New Hampshire presumes a “reasonable number of attempts” under RSA 357-D:3, VII when one of two thresholds is met within the protected period (the express-warranty term plus one year).

The two thresholds

TestThreshold
Same defect, repair attempts3 or more (and the defect persists)
Cumulative business days out of service30 or more

Either threshold, met within the protected period, raises the presumption that the manufacturer has had a reasonable opportunity to repair.

No one-attempt safety rule

Unlike Maine and Idaho (one attempt for a serious braking/steering failure) or Hawaii and Georgia (one attempt for any serious safety defect), New Hampshire has no reduced threshold for serious defects. Even a dangerous brake or steering failure must reach 3 attempts or 30 business days.
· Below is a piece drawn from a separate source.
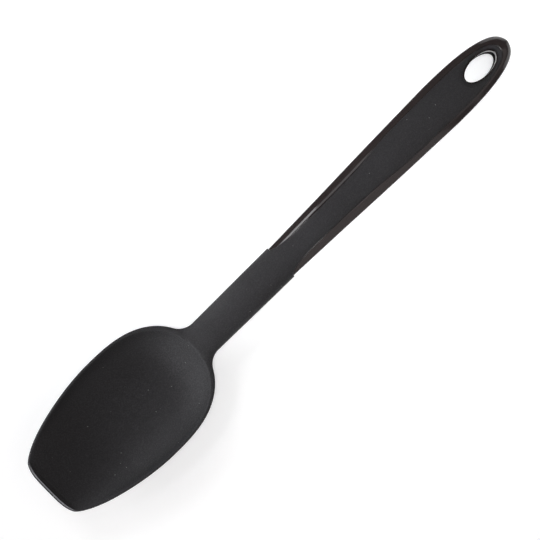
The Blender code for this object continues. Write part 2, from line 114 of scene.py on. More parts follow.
# Hang hole
HOLE_LENGTH = 18.8 * MM
HOLE_WIDTH = 9.3 * MM
HOLE_FROM_END = 17.9 * MM
HOLE_COLLAR = 0.6 * MM

# Form of the curves
ROUNDNESS = 2.3
BOWL_FULLNESS = 0.92
FLOOR_POWER = 2.6
FRONT_POWERS = (1.76, 0.77)
BACK_POWERS = (2.85, 0.5)
END_POWERS = (2.75, 0.417)
TIP_CROWN_POWER = 4

# Tip's edge. TIP_EDGE is the share of the bevel's height that its rounded edge takes up.
TIP_ROUNDING = 1.0 * MM
TIP_BEVEL = 1.65 * MM
TIP_EDGE = 0.3
TIP_EDGE_RADIUS = 0.8 * MM
TIP_EDGE_SOFTNESS = 0.1
TIP_SLOPE = 0.35
TIP_SLOPE_REACH = 3.1 * MM

# Softness of the bowl's rim, which grows from its least at the tip and along the outline
RIM_SOFTNESS = 0.9 * MM
LEAST_TIP_SOFTNESS = 0.15
SOFT_START = 6.0 * MM
LEAST_SIDE_SOFTNESS = 0.02
SOFT_SIDE_SHARE = 0.025

# Polished skin, in a band inward from the tip's edge and along the rim's front part
SHINE_START = 0.5 * MM
SHINE_REACH = 1.0 * MM
SHINE_WIDTH = 0.35 * MM
SHINE_LENGTH = 60.0 * MM

# Other edges and joints of the fine surfaces
GROOVE = 0.06 * MM
SLEEVE_GAP = 0.05 * MM
SLEEVE_ROUNDING = 0.4 * MM
SLEEVE_BESIDE_FACE = 0.3
FACE_ROUNDING = 0.3 * MM
FACE_EDGE_START = 2.0 * MM
SHELL_ROUNDING = 0.1 * MM
FLANK_START = 0.82
FLANK_ROUNDING = 0.3 * MM
LIP_ROUNDING = 0.8 * MM
LIP_DIP = 0.45 * MM
LIP_REACH = 3.2 * MM
COLLAR_ROUNDING = 0.25 * MM
COLLAR_DEPTH = 1.1 * MM
EXIT_ROUNDING = 0.5 * MM
# Place of the near-black sheet that paints shade on the hang hole's lower wall
HOLE_SHADE_TOP = 4.2 * MM
HOLE_SHADE_PROUD = 0.05 * MM
HOLE_SHADE_BACK = 0.2 * MM

# Fineness
PITCH = 0.65 * MM
TIP_RINGS = 24
TIP_FINE_LENGTH = 3.0 * MM
SLEEVE_END_RINGS = 6
FACE_START_RINGS = 12
COLUMNS = 60
EDGE_COLUMNS = 20
BAND_COLUMNS = 24
END_STEPS = 90
RING_STEPS = 28
FACE_WALL_STEPS = 3
FACE_HOLE_STEPS = 4
COLLAR_STEPS = 5
HOLE_WALL_STEPS = 24
FULL_TURN_POINTS = 361
ROUND_MARGIN = 6.0 * MM
OUTLINE_SAMPLES = 3000
SIDE_POINTS = 300
HALVINGS = 40
CHUNK = 2000
WELD = 0.0004 * MM
SHARP_ANGLE = math.radians(50)

# Places that follow from the sizes
FLAT_END = FLAT_START + FLAT_LENGTH
BACK_RIM_AT = BOWL_LENGTH - BACK_RIM_MARGIN
HOLLOW_END = BOWL_LENGTH - HOLLOW_BACK_MARGIN
NECK_START = BOWL_LENGTH + NECK_BLEND
NECK_LEVEL_START = BOWL_LENGTH + NECK_LEVEL_AT
SLEEVE_END = BOWL_LENGTH + NECK_LENGTH
LENGTH = SLEEVE_END + HANDLE_LENGTH
FACE_END = LENGTH - FACE_END_MARGIN
HOLE_AT = LENGTH - HOLE_FROM_END
ROUND_START = HOLE_AT - HOLE_LENGTH / 2 - ROUND_MARGIN
SHELL_START = SLEEVE_END + SLEEVE_GAP
FACE_SHARE = FACE_START_WIDTH / SLEEVE_WIDTH


# Curves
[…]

A serious safety defect still strengthens the overall case (and supports a CPA theory) — but the presumption math is the same.

The same-dealer rule

Section 357-D:3, VIII expects the repair attempts to be documented by repair orders from the same authorized dealer, unless the consumer shows good cause to use a different dealer (e.g., relocation, dealership closure, or refusal to service). Keep every repair order, and document any reason for switching dealers.

The final repair opportunity

After the consumer files with the Arbitration Board, the manufacturer is generally entitled to one final repair attempt within 40 days (RSA 357-D:4, V). A successful final repair can terminate the proceeding — but without prejudice to a future claim if the defect recurs.

What counts as a repair attempt

  • Vehicle was at the manufacturer’s authorized dealer, documented by a repair order.
  • The same defect persists.
  • “No problem found” visits count if the defect was reported.
  • Independent-mechanic visits and routine maintenance don’t count.

The defect must substantially impair the vehicle

Meeting a threshold isn’t enough on its own — the defect must substantially impair the use, market value, or safety of the vehicle (RSA 357-D:2). The manufacturer can rebut by showing the problem doesn’t rise to that level, or resulted from abuse, neglect, or unauthorized modification. Clean documentation defeats these.

Bottom line

Three same-defect repairs or 30 cumulative business days out of service — within the warranty-plus-one-year period, with same-dealer repair orders — raises New Hampshire’s presumption. There’s no one-attempt safety shortcut, so track attempts and out-of-service days carefully and preserve every repair order.